In one of two blockbuster adaptations to showcase his shining star this year (the other being the inexplicable feature-length translation of a little game called Battleship), Taylor Kitsch leads the weekend as the title character in John Carter, leaping miles in a single bound and surely climbing the box-office charts too. John Carter's action, of course, unfolds on Mars, Earth's ever-cinematic neighbor. What other films have seen their heroes roam the red landscape or tussle with its residents? From buddy comedies to creature features to—wait for it—holiday fare, turns out there are quite a few.

Mars Attacks! (1996)

A veritable masterpiece alongside ugly CG ducklings like Alice in Wonderland and Charlie and the Chocolate Factory, Tim Burton's gonzo rendering of a 1960s trading card series is the blackest of sci-fi satires, its goodies ranging from the prescient merger of Sarah Jessica Parker's head with the body of a lapdog to the unabashedly abrupt vaporization of Jack Black. Sylvia Sydney, rest her dear soul, put the cherry on the cake with her immortal line of demented glee: “They blew up Congress! Hahaha!”

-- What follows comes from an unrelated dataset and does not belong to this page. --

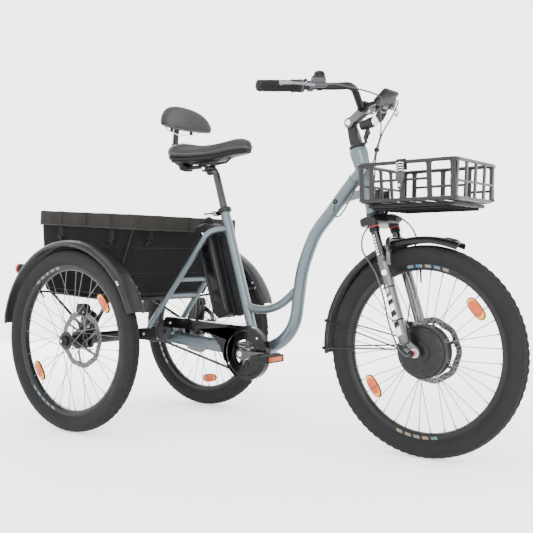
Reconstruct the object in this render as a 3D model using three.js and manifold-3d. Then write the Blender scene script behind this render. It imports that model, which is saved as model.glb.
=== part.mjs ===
// Adult electric cargo tricycle: two 24 inch wheels behind, one hub-motor wheel in a short
// suspension fork in front, a step-through frame, a wire basket and a fabric cargo bag.
// Millimetres. +X is forward, +Y is the rider's left, +Z is up. Every piece is drawn with the
// rear axle at X = 0 and the ground at Z = 0; the whole group then moves so that the origin is
// at the bottom centre of the tricycle's own box.
import * as THREE from "three";
import { mergeVertices } from "three/addons/utils/BufferGeometryUtils.js";
import Module from "manifold-3d";

const wasm = await Module();
wasm.setup();

// ---------------------------------------------------------------- driving dimensions
const GAP = 0.4; // between pieces that touch
const RUNNING = 1.0; // around pieces that turn or slide in one another
const CLEAR = 4; // around pieces that swing past one another

const WHEELBASE = 1162;
const TRACK = 700; // between the centre planes of the rear wheels
const WHEEL_SIDES = 32; // facets of tyres and rims
const TYRE_R = 317;
const TYRE_W = 57;
const RIM_R = 259.5; // outer edge of the rim's flanges
const RIM_BED_R = 250; // where the tyre's beads sit
const RIM_INNER_R = 243;
const RIM_W = 30;
const RIM_WALL = 1.8;
const SPOKES = 36;
const SPOKE_R = 1.4;
const AXLE_Z = TYRE_R * Math.cos(Math.PI / WHEEL_SIDES);

const FORK_REACH = 163; // front axle ahead of the head tube's lower end
const HEAD_BOTTOM = [WHEELBASE - FORK_REACH, 722]; // X, Z where the crown meets the head tube
const HEAD_LENGTH = 222;
const HEAD_ANGLE = THREE.MathUtils.degToRad(16.5); // lean of the steering axis
const HEAD_R = 22;
const HEAD_FLARE = 6; // how much wider the head tube is at its ends
const STEERER_R = 14.3;
const FORK_OFFSET = 19; // legs ahead of the steering axis
const FORK_HALF = 65; // from the middle to each leg
const LEG_R = 17;
const STANCHION_R = 13;
const LEG_TOP = -150; // along the steering axis, from the head tube's lower end
const ARCH_TOP = -80;
const CROWN_H = 30;
const FORK_TRAVEL = 40;
const DROPOUT_HALF = 51; // inner faces of the fork's dropouts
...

Robinson Crusoe on Mars (1964)

A well-regarded film that holds a spot in the Criterion Collection, Byron Haskins's Robinson Crusoe on Mars saw the sci-fi maestro follow his War of the Worlds and The Outer Limits with a picturesque Techniscope adventure, wherein a U.S. astronaut (Paul Mantee) crash lands on the red planet with a monkey as his ally. Bonus points galore for the presence of Adam West.

Red Planet (2000)

Part of the rush of Mars films that accompanied Y2K, the seemingly slick but instantly forgettable Red Planet featured Val Kilmer and red-hot Matrix maven Carrie Anne-Moss as Earthlings of a not-too-distant future, where the destruction of our world sets humanity's eyes on Mars. The astronauts don their spacesuits to investigate the terraforming colonization project underway on the neighboring planet, and though things, inevitably, go terribly wrong, at least the effects look polished.

Rocketman (1997)

Predating, by one year, his popularity peak in There's Something about Mary and Half-Baked, RocketMan gave comedian Harland Williams an out-of-this-world Disney vehicle, which shot his character, a nerdy NASA designer, off to Mars for the first manned mission. The film was a disastrous flop, so much so that even the home video was out of print for a long stretch. Ironically enough, direct-to-video is about the only work Williams is getting these days.

Invaders from Mars (1953)

The 1950s marked the heyday of astro-paranoia, and among the many memorable genre films to be born out of the era was William Cameron Menzies's Invaders from Mars, which starred Helena Carter and Jimmy Hunt and bowed just before the initial explosion of 3-D. Billing itself as “A nightmarish answer to The Wizard of Oz,” the movie includes ambiguous dream elements and centers around a boy who finds out Martians are getting up in people's heads, y'all.